I am terrible at maintaining such piles. :)

(If it looks simple and I haven't already done it, generally there's some subtle
sharp edge. Doesn't mean it was a SIGNIFICANT problem, just what made me put it
down where a drift of papers blew over it...)

>     > i still think this is the "least worst" option though, and that's actually one
>     > reason why i suggested a separate bug for each: it lets people thrash about a
>     > bit until they find one that _is_ easy (for them).
> 
>     People have been trying to get me to do more with bug trackers for a larger
>     number of years than I like to think about.
> 
>     There's a whole lot of years of unmedicated ADHD tangled up in there. I use them
>     when somebody ELSE manages them and regularly reviews what's been sitting there
>     composting. 
> 
> yeah, sorry for not having stayed on top of that after the last time you
> mentioned it was an issue. i've been through just now and closed out the stuff
> where we think it's fixed (but haven't heard back) or you've said you're not
> going to do the thing (such as move README to markdown).

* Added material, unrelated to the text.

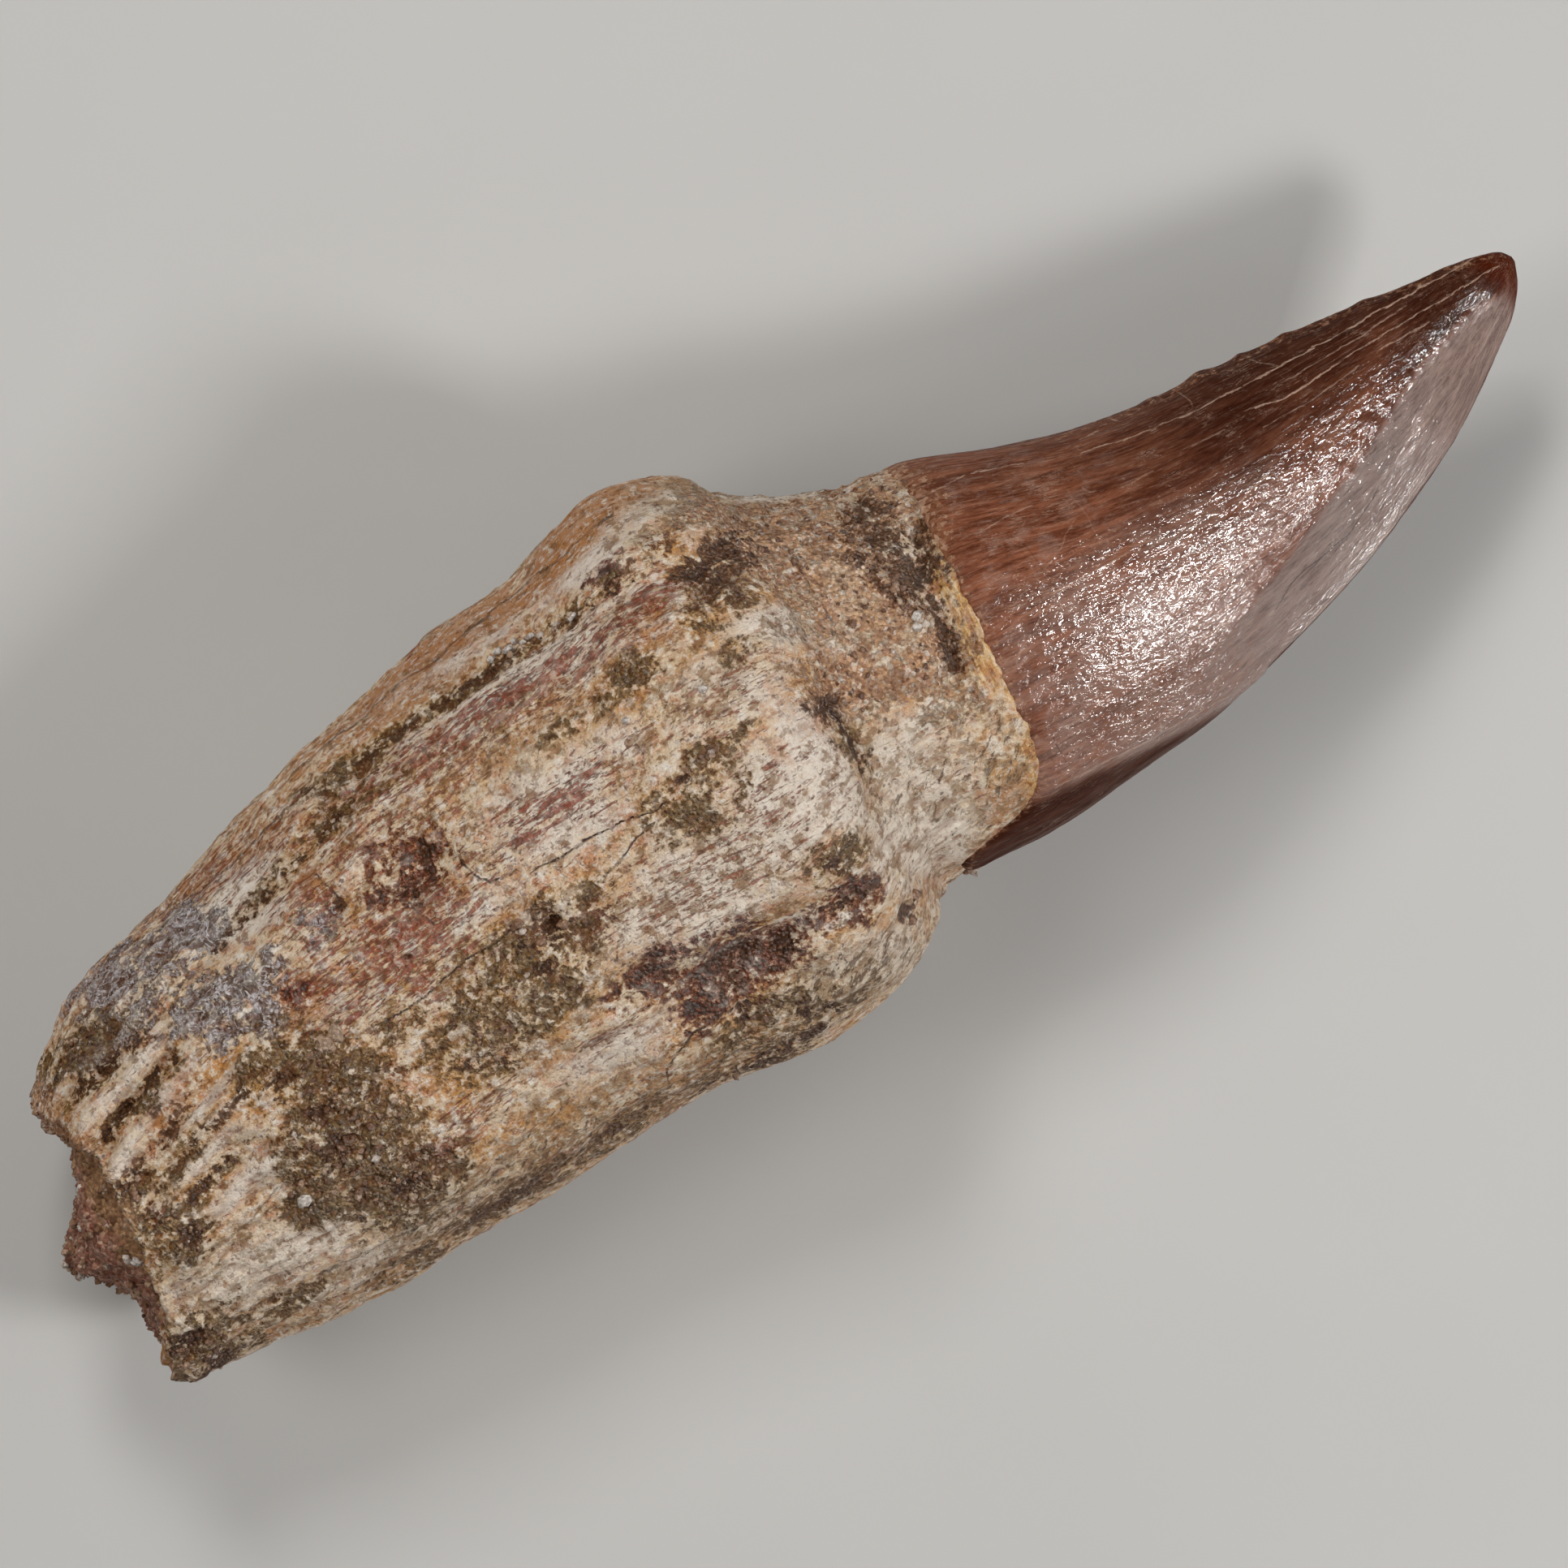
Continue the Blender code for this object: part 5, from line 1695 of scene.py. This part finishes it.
    def painted(self, grid: Array, turn: Array) -> dict[str, Array]:
        """Paint every layer of the crown.

        Args:
            grid: Places of the plain crown.
            turn: Angles round the axis.

        Returns:
            Cover of each layer by name.
        """
        x, y = grid[..., 0], grid[..., 1]
        face = FORM.face(turn)
        cloud = self.noise.layered(grid, 0.2, 3)
        crest = smooth_curve(FORM.crest_y, x)
        strip_y = smooth_curve(FORM.strip_line, x)
        paint = {}
        up = soft_step(-3.0, 3.0, y - crest - 1.5 + 1.2 * cloud)
        under = soft_step(0.3, -0.5, y - smooth_curve(self.under_line, x)) * soft_step(26.0, 20.0, x)
        tip = soft_step(33.0, 42.0, x) * soft_step(-0.2, 0.4, y - strip_y)
        paint["shade"] = np.maximum(np.maximum(up * soft_step(17.0, 31.0, x), under), tip) * face
        paint["gloss"] = soft_step(3.0, 0.5, y - crest) * soft_step(41.0, 36.0, x)
        paint["gloss"] *= 1 - 0.4 * np.exp(-((x - 28.9) / 1.5) ** 2)
        paint["gloss"] *= 1 - 0.6 * np.exp(-((x - 27.5) / 3.0) ** 2 - ((y + 6.4) / 1.5) ** 2)
        paint["gloss"] *= (0.3 + 0.7 * soft_step(12.5, 17.5, x)) * (1 - under) * face
        paint["glint"] = np.exp(-((y - strip_y - 0.35) / 0.55) ** 2) * soft_step(33.0, 37.0, x)
        paint["glint"] *= soft_step(45.6, 44.6, x)
        ridged = 0.7 * np.exp(-((x - 24.4) / 2.6) ** 2) * soft_step(-6.4, -8.0, y)
        paint["glint"] = np.maximum(paint["glint"], ridged) * (1 - under) * face
        # Pale rosy patches on the base of the upper face: rosy tint with painted sheen
        paint["veil"] = soft_step(28.0, 18.0, x) * face * (1 - under)
        paint["shade"] += (1 - face) * 0.8
        # Rosy grey painted sheen on the lower side, towards the base
        low_side = soft_step(1.0, -4.0, y + 0.8 * cloud)
        paint["rose"] = soft_step(36.0, 22.0, x) * (0.7 + 0.5 * cloud) * low_side * face * (1 - under)
        paint["rose"] *= 0.35 + 0.65 * soft_step(11.5, 18.0, x - 0.3 * y)
        high = smooth_curve(FORM.high_edge, x)
        rim = soft_step(0.9, 0.2, high - y) * soft_step(17.0, 22.0, x)
        start = smooth_curve(FORM.enamel_edge, np.degrees(turn))
        upper = soft_step(2.0, 6.0, y)
        dust = (0.35 + 0.7 * upper) * soft_step(0.8, 0.0, x - start)
        dust += 0.6 * upper * soft_step(3.0, 0.0, x - start)
        paint["dust"] = np.maximum(dust, 0.3 * rim)
        # Lighter lower side of the crown: painted sheen
        paint["low"] = soft_step(-3.5, -7.5, y + 0.8 * cloud) * soft_step(30.0, 24.0, x) * face
        paint["low"] *= (1 - under) * soft_step(13.0, 19.0, x)
        # The flat strip along the lower edge, which takes a painted mauve-grey sheen
        strip = soft_step(0.25, -0.25, y - strip_y) * soft_step(20.0, 30.0, x)
        paint["strip"] = strip * face * soft_step(46.8, 45.5, x)
        paint["amber"] = soft_step(44.6, 46.4, x + 0.3 * (y - 0.6)) * 0.8
        for key, group in (("thread", self.threads), ("score", self.scores)):
            paint[key + "_off"], share = seams(x, y, group)
            paint[key] = share * face
        return paint

    def relief(self, grid: Array, fibre: Array, turn: Array, paint: dict[str, Array]) -> Array:
        """Give the ridges, carinae and cracks of the enamel.

        Args:
            grid: Places of the plain crown.
            fibre: Straightened places.
            turn: Angles round the axis.
            paint: Painted layers.

        Returns:
            Height in mm.
        """
        noise = self.noise.layered
        x, y = grid[..., 0], grid[..., 1]
        face = FORM.face(turn)
        smooth = 1 - 0.7 * paint["strip"]
        rise = 0.05 * noise(fibre, (0.06, 0.7, 0.7), 2)
        rise += 0.035 * noise(fibre, (0.35, 0.9, 0.9), 2) * smooth
        rise += 0.018 * noise(fibre, (0.25, 2.2, 2.2), 2) * smooth
        rise += 0.012 * noise(grid, 1.8, 2) * smooth
        rise += 0.22 * on_line(x, y, FORM.low_carina, 0.6) * face
        away = y - smooth_curve(FORM.strip_line, x)
        bevel = np.where(away > 0, np.clip(1.0 - away, 0.0, 1.0), np.exp(np.minimum(away, 0.0)))
        crest = bevel * soft_step(28.0, 34.0, x) * soft_step(46.6, 45.0, x) * face
        rise -= 0.12 * crest
        rise += 0.1 * crest * noise(grid, 1.3, 2)
        edge = np.exp(-((y - smooth_curve(FORM.low_edge, x) - 0.34) / 0.24) ** 2)
        rise += 0.2 * edge * soft_step(25.5, 27.0, x) * soft_step(35.5, 34.0, x) * face
        for bump in self.bumps:
            rise += bump.mound(x, y) * face
        for bump in self.keel_bumps:
            away = np.hypot((x - bump.x) / bump.half_x, (y - smooth_curve(FORM.high_edge, x)) / 0.7)
            rise += bump.amount * np.exp(-away ** 2)
        return rise + 0.08 * soft_step(30.0, 16.0, x)

    def build(self, material: bpy.types.Material) -> None:
        """Make the crown.

        Args:
            material: Its finish.
        """
        turn = uneven_turns(self.count, UPPER_SHARE)[None, :]
        start = smooth_curve(FORM.enamel_edge, np.degrees(turn))
        spots = np.stack((start[0], 9 * np.cos(turn[0]), 9 * np.sin(turn[0])), -1)
        start = start - 0.2 + 0.35 * self.noise.layered(spots, 0.6, 5, 0.65)
        share = np.linspace(0.0, 1.0, self.rings)[:, None]
        share = share - 0.035 * np.sin(2 * math.pi * share)
        x = start + (FORM.tip[0] - 0.02 - start) * share
        turn = np.broadcast_to(turn, x.shape)
        grid = FORM.body(x, turn)
        radius = np.sqrt(np.maximum(grid[..., 1].max(axis=1) - grid[..., 1].min(axis=1), 0.1) * 4.5)
        fibre = FORM.fibres(grid, turn, np.broadcast_to(radius[:, None], x.shape))
        paint = self.painted(grid, turn)
        rise = self.relief(grid, fibre, turn, paint) * soft_step(47.3, 46.0, x)
        lip = soft_step(0.2, 1.1, x - start)
        rise += self.proud * lip - 0.06 * (1 - lip) - 0.3 * soft_step(0.25, 0.0, x - start)
        grid = grid + FORM.outward(grid) * rise[..., None]
        self._close(grid, fibre, paint, material)

    def _close(self, grid: Array, fibre: Array, paint: dict[str, Array],
               material: bpy.types.Material) -> None:
        """Close the crown at its tip and inside the neck, and make the piece.

        Args:
            grid: Ring points of the enamel.
            fibre: Straightened places.
            paint: Painted layers.
            material: Its finish.
        """
        base = grid[0]
        middle = base.mean(axis=0)
        inner = []
        for s, deep in ((0.965, 0.5), (0.9, 1.2), (0.5, 1.5)):
            ring = middle + (base - middle) * s
            ring[:, 0] = base[:, 0] + deep
            inner.append(ring)
        rings = inner[::-1] + list(grid)
        tip = np.array(FORM.tip)
        middle[0] += 1.5
        points = np.concatenate(rings + [middle[None], tip[None]])
        layers = {"fibre": padded(fibre, len(inner), 0), "stone": points}
        for key, values in paint.items():
            layers[key] = padded(values, len(inner), 0)
        piece = Piece("crown", Slot.ENAMEL)
        piece.add(points, shell_faces(len(rings), self.count), layers)
        piece.build(material)


@dataclass
class Grains:
    """Sand grains stuck on the crusts, the neck and the plug."""

    many: int = 1100
    on_plug: int = 260
    smallest: float = 0.07
    largest: float = 0.22
    seed: int = 5
    beads: tuple[tuple[float, float, float, float], ...] = (
        (5.3, -11.75, 0.45, 0.9), (5, -11.6, 0.3, 0.3), (-33.7, -7.7, 0.36, 1), (-29.5, -7.8, 0.28, 0.95),
        (-28.3, -1.3, 0.6, 0.8), (-27.7, -1.2, 0.45, 0.85), (9.7, 1.2, 0.3, 1), (9.4, 0.8, 0.25, 1),
        (9.9, 0.7, 0.2, 0.95), (-10.4, 11.1, 0.26, 1), (-10, 11.3, 0.22, 1), (-9.4, 11, 0.3, 1),
        (-9, 11.3, 0.24, 1), (-8.6, 10.9, 0.22, 1), (-8.1, 11.1, 0.26, 1), (-7.7, 10.9, 0.2, 0.95),
        (-5.9, 10.6, 0.2, 1), (-5.5, 10.8, 0.18, 1), (-6.6, 10.9, 0.18, 0.95), (-1.8, 3.8, 0.2, 1),
        (-6.1, 4.5, 0.22, 1), (-16.5, -1.4, 0.35, 0.4), (-14.4, -2.6, 0.3, 0.6), (-15.9, -2.8, 0.28, 0.5),
        (0.9, -12.2, 0.3, 0.6), (1.8, -11, 0.28, 0.5))

    @staticmethod
    def ball() -> tuple[Array, Array]:
        """Make a small round ball of triangles.

        Returns:
            Its points and faces.
        """
        work = bmesh.new()
        bmesh.ops.create_icosphere(work, subdivisions=2, radius=1.0)
        points = np.array([v.co[:] for v in work.verts])
        faces = np.array([[v.index for v in f.verts] for f in work.faces])
        work.free()
        return points, faces

    def build(self, grid: Array, outward: Array, paint: dict[str, Array], plug: Array,
              material: bpy.types.Material) -> None:
        """Scatter the grains.

        Args:
            grid: Ring points of the root's skin.
            outward: Outward directions there.
            paint: Painted layers of the root.
            plug: Ring points of the plug's face.
            material: Their finish.
        """
        draw = np.random.default_rng(self.seed)
        upper = grid[..., 2].ravel() > 9.0
        flat, way = grid.reshape(-1, 3), outward.reshape(-1, 3)
        cover = np.maximum(soft_step(0.5, 0.9, paint["crust"]), soft_step(0.5, 0.9, paint["sand"]))
        weight = cover.ravel() * (flat[:, 2] > 0.6) * (np.abs(way[:, 2]) > 0.35)
        ring = np.linalg.norm(np.roll(grid, -1, axis=1) - grid, axis=2).ravel()
        weight = weight * ring
        chosen = draw.choice(len(flat), self.many, p=weight / weight.sum(), replace=False)
        points, faces = self.ball()
        piece = Piece("sand_grains", Slot.MATRIX)
        sites = [(spot, self.smallest + (self.largest - self.smallest) * draw.random() ** 2.2,
                  draw.random() ** 1.3 * 0.95) for spot in chosen]
        for x, y, size, shade in self.beads:
            away = np.hypot(flat[:, 0] - x, flat[:, 1] - y) + 99.0 * ~upper
            sites.append((int(np.argmin(away)), size, shade))
        places = [(flat[spot] + way[spot] * size * 0.1, size, shade) for spot, size, shade in sites]
        face = plug.reshape(-1, 3)
        for spot in draw.choice(len(face), self.on_plug, replace=False):
            size = 0.08 + 0.2 * draw.random() ** 2
            places.append((face[spot] - (0.3 * size, 0.0, 0.0), size, 0.25 + 0.75 * draw.random()))
        for place, size, shade in places:
            squash = size * draw.uniform(0.7, 1.2, 3)
            bent = points * squash * (1 + 0.2 * draw.normal(size=(len(points), 1)))
            shape = bent + place
            values = np.full(len(points), shade)
            piece.add(shape, [faces], {"stone": shape, "tone": values, "coat": 0 * values,
                                       "ochre": 0 * values})
        piece.build(material)


@dataclass(frozen=True)
class Studio:
    """Pale floor, soft lights and the camera over the tooth."""

    floor_half: float = 1200.0
    aim: tuple[float, float] = (-0.93, -2.51)
    roll: float = -32.0
    height: float = 362.0
    lens: float = 150.0
    floor_dark: Colour = tone(202, 202, 201)
    floor_pale: Colour = tone(210, 210, 210)
    air: Colour = (1.0, 0.97, 0.94)
    air_strength: float = 0.095

    def floor(self) -> None:
        """Lay the pale floor."""
        mesh = bpy.data.meshes.new("floor")
        h = self.floor_half * MM
        mesh.from_pydata([(-h, -h, 0), (h, -h, 0), (h, h, 0), (-h, h, 0)], [], [(0, 1, 2, 3)])
        floor = bpy.data.objects.new("floor", mesh)
        bpy.context.scene.collection.objects.link(floor)
        g = Graph("floor")
        where = g.node("TexCoord", {}).outputs["Object"]
        mottle = g.noise(where, 30.0, 3.0)
        colour = g.mix(mottle, self.floor_dark, self.floor_pale)
        mesh.materials.append(g.dress(Base_Color=colour, Roughness=0.7, Specular_IOR_Level=0.2))

    def lamp(self, name: str, at: Triple, size: tuple[float, float],
             power: float, colour: Colour = (1.0, 1.0, 1.0), shades: bool = True) -> None:
        """Hang a soft lamp that faces the tooth.

        Args:
            name: Its name.
            at: Its place in mm.
            size: Sides of its face in mm.
            power: Its power in watts.
            colour: Its tint.
            shades: Whether it lights matt finishes too, not only the gloss.
        """
        light = bpy.data.lights.new(name, "AREA")
        light.shape = "RECTANGLE"
        light.size = size[0] * MM
        light.size_y = size[1] * MM
        light.energy = power
        light.color = colour
        lamp = bpy.data.objects.new(name, light)
        lamp.visible_diffuse = shades
        lamp.visible_camera = False
        lamp.location = Vector(at) * MM
        way = Vector((0.0, 0.0, 10.0)) * MM - lamp.location
        lamp.rotation_euler = way.to_track_quat("-Z", "Y").to_euler()
        bpy.context.scene.collection.objects.link(lamp)

    def camera(self) -> None:
        """Set the camera over the tooth."""
        data = bpy.data.cameras.new("camera")
        data.lens = self.lens
        data.sensor_width = 36.0
        data.clip_start = 0.01
        camera = bpy.data.objects.new("camera", data)
        camera.location = ((self.aim[0] - ORIGIN[0]) * MM, (self.aim[1] - ORIGIN[1]) * MM,
                           self.height * MM)
        camera.rotation_euler = (0.0, 0.0, math.radians(self.roll))
        bpy.context.scene.collection.objects.link(camera)
        bpy.context.scene.camera = camera

    def build(self) -> None:
        """Set up the studio."""
        self.floor()
        self.lamp("key_lamp", (60.0, 225.0, 300.0), (100.0, 100.0), 0.48, (1.0, 0.98, 0.94))
        self.lamp("far_lamp", (-200.0, 110.0, 320.0), (170.0, 170.0), 0.36, (1.0, 0.97, 0.92))
        self.lamp("front_lamp", (150.0, -230.0, 260.0), (70.0, 70.0), 0.6, (1.0, 0.98, 0.95))
        self.lamp("spark_lamp", (150.0, -174.0, 294.0), (42.0, 54.0), 0.9, shades=False)
        self.lamp("side_lamp", (190.0, -184.0, 270.0), (42.0, 56.0), 0.85, shades=False)
        self.lamp("tip_lamp", (254.0, -134.0, 230.0), (40.0, 56.0), 1.7, shades=False)
        self.lamp("low_lamp", (160.0, -330.0, 190.0), (40.0, 40.0), 0.3, shades=False)
        self.lamp("rim_lamp", (150.0, -340.0, 24.0), (50.0, 26.0), 0.35, shades=False)
        world = bpy.data.worlds.new("world")
        world.use_nodes = True
        sky = world.node_tree.nodes["Background"]
        sky.inputs["Color"].default_value = (*self.air, 1.0)
        sky.inputs["Strength"].default_value = self.air_strength
        bpy.context.scene.world = world
        bpy.context.scene.view_settings.view_transform = "Standard"
        self.camera()


def main() -> None:
    """Build the tooth and its studio."""
    logging.basicConfig(level=logging.INFO, format="%(name)s %(message)s")
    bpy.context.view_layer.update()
    bone, enamel, sand = BoneFinish().material(), EnamelFinish().material(), GrainFinish().material()
    grid, outward, paint = Root().build(bone)
    plug = Plug().build(grid[0], sand)
    Crown().build(enamel)
    Grains().build(grid, outward, paint, plug, sand)
    Studio().build()


if __name__ == "__main__":
    main()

Thanks. I reopened two of them. :)

>     My objection to ASAN is I'm not yet convinced it ISN'T a false positive
>     generator, although I should give it a closer look. (My first encounter with it
>     being commit 472599b99bec is a contributing factor here.)
> 
>     > with one of your diff.c changes. i've sent a patch (and a separate patch
>     to add
>     > that -Werror= to the default toybox configure, since that's one we always have
>     > to fix in the end anyway; may as well catch them fresh?).
> 
>     I agree I should hit the false positives before you hit the false positives.
> 
>     I need something like a ./testy.sh script that builds with the NDK (ASAN
>     enabled) and runs the test suite... which involves getting the test suite to
>     pass when built with the NDK. Working on it, I'll try to go faster and see if I
>     can reshuffle the priorities a bit. I have been accused of trying to boil the
>     ocean on more than one occasion...
> 
> yeah, though i think asan by default is a great idea, i think the NDK only adds
> to your problems with no real benefit.

I added ASAN=1 to the llwrap script I did building with NDK, but as I mentioned
in the github comment I need to fix passwd.c now the compile time probe isn't
skipping it. (There's no reason to use the "shadow" functions if I've got direct
/etc/passwd reading logic in lib anyway, I just hadn't finished converting stuff
over. I've got a large patch in a tree here for that, and promoting a half dozen
toys/pending/useradd.c variants as part of it, but that's DEFINITELY something
to test under mkroot and it's queued up behind getting mkroot to run the test
suite...)

> my point with asan is that any C
> programmer should probably just run with that on all the time.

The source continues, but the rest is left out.